What will change under the new Commission proposal?
The main purpose of the Commission proposal is to increase the ceiling from €100,000 to €150,000, to take account of inflation and GDP growth in the EU since the ceiling was last increased. The proposal also extends the scope of the " de minimis" rule, under certain conditions, to the marketing and processing of agricultural products. The Commission is currently considering, in the light of views expressed in the context of earlier consultations, whether to include the transport sector into the scope of the general de minimis rule as well.
In line with earlier Commission proposals and, more particularly, the new draft for a block exemption covering certain types of regional aid (see IP/05/1653), the scope of the de minimis rule will be limited to transparent types of aid for which it is possible to determine in advance the precise aid amount they include. In the case of loans, guarantees, risk capital measures or capital injections, it is often difficult to determine the precise aid amount in advance, since this depends on the risk associated with the transaction. Such types of state aid would therefore only be covered by the de minimis rule if the overall value of the transaction concerned does not exceed the new ceiling.
The proposal also clarifies the extent to which Member States may invoke the benefit of " de minimis" when confronted with an order of the Commission to recover illegally granted state aid.
Finally, the Commission proposal also clarifies the applicable monitoring requirements. For instance, in order to facilitate monitoring by Member States, the three year period will no longer be determined by reference to calendar years, but on the basis of the fiscal years applicable in each Member State.
What can state aid policy do in favour of SMEs?
State aid policy has traditionally been very favourable towards SMEs. Under the existing block exemptions and guidelines, SMEs generally benefit from higher aid intensities than large firms. After full implementation of the State Aid Action Plan, state aid policy will become even more favourable for SMEs.
A new aid possibility was introduced for the creation of small enterprises in the context of the recently published Guidelines on Regional Aid, to apply as from 2007 (see IP/05/1653). The new rules on Research & Development & Innovation (R&D&I), currently being developed by the Commission, are also due to include a series of measures specifically targeted at SMEs: aid for R&D&I projects, aid for patenting costs, aid for young innovative enterprises, aid for innovation support services, aid for the loan of highly qualified personnel. In addition, the risk capital guidelines are in the process of being revised in order to stimulate investment in innovative SMEs through more flexible assessment rules. Finally and most importantly, the Commission is working on the consolidation and extension of all existing block exemptions - including the current block exemption on SMEs and the block exemption on R&D aid for SMEs - into a single general block exemption. This wide-ranging block exemption will, in particular, include a simplified overview of the different possibilities for supporting SMEs.

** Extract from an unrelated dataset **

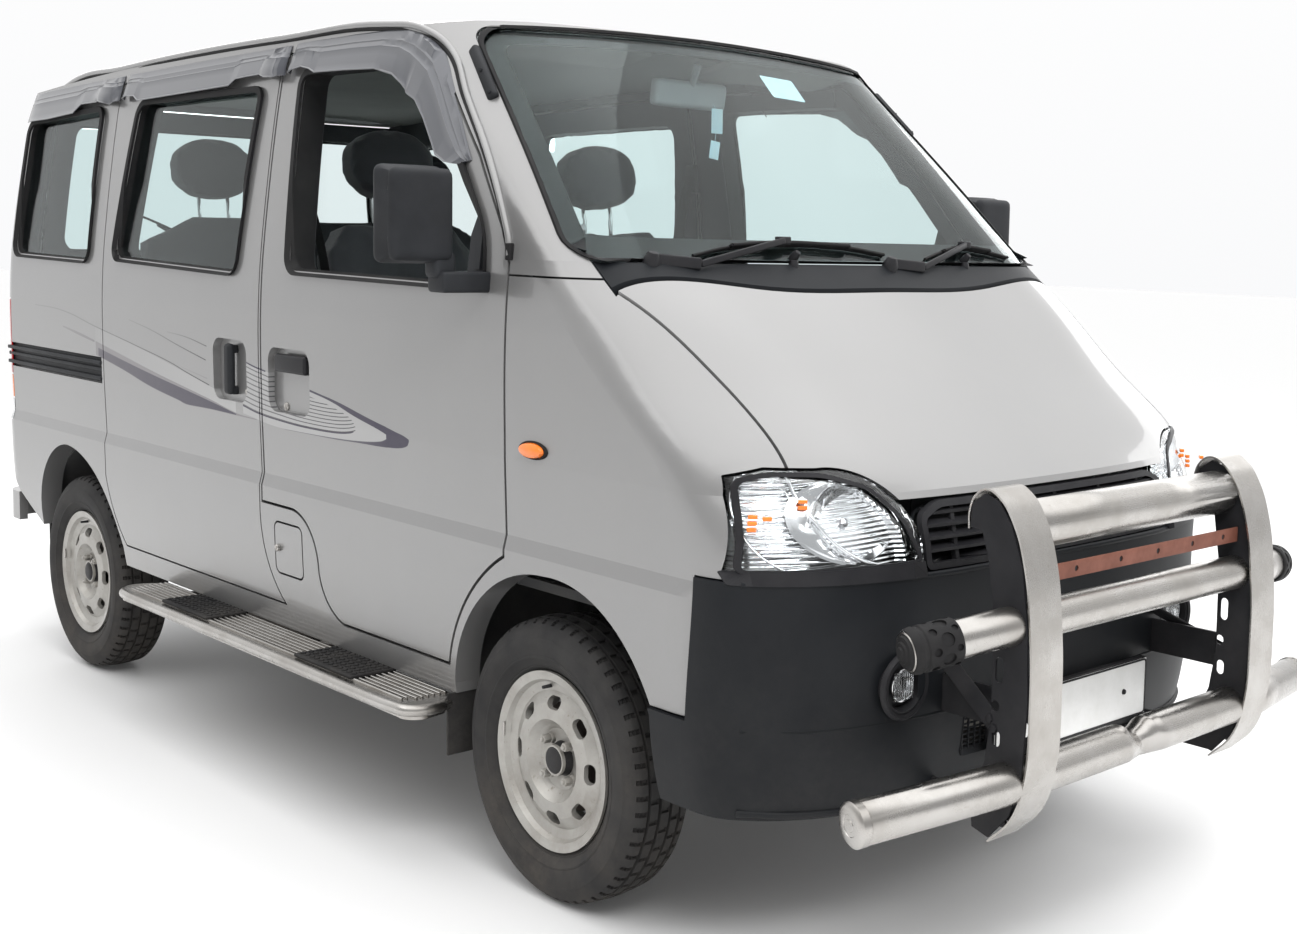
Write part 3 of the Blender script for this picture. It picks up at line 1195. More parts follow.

The current proposal to update the " de minimis" ceiling should be seen in this context. As " de minimis" support constitutes a "blind" instrument, which does not allow the subsidies concerned to be targeted at any particular objective, it is not appropriate for promoting specific Lisbon objectives or to tackle particular market failures affecting SMEs. The Commission's intention is therefore not to use " de minimis", but rather the block exemptions and guidelines to promote the development of SMEs.
Will the Commission relax state aid discipline?
No - the aim of the State Aid Action Plan is to improve the state aid rules, not to relax them. As repeatedly called for by the European Council, the objective of state aid reform is "less and better targeted aid". This objective remains valid for all kinds of state aid, including " de minimis" support. The State Aid Action Plan does not aim to increase state aid, but rather to reduce overall aid levels, while facilitating a better targeting of state aid towards measures that really contribute to the Lisbon objectives of boosting economic growth and creating jobs. This is also one of the reasons for not increasing the " de minimis" ceiling significantly, since such an increase could lead to random spending by Member States, rather than to targeted subsidising of crucial activities. Contrary to block exemptions, the de minimis aid does not distinguish between small and large companies. Large companies could therefore benefit from windfall aid, the amount of which is unlikely to give them an incentive to resolve market failures they are confronted with. Moreover, allowing substantial amounts of subsidies to be granted without any Commission control is likely to have severe consequences for the Commission's cohesion policy, as the richest Member States could support their companies much more generously than the others.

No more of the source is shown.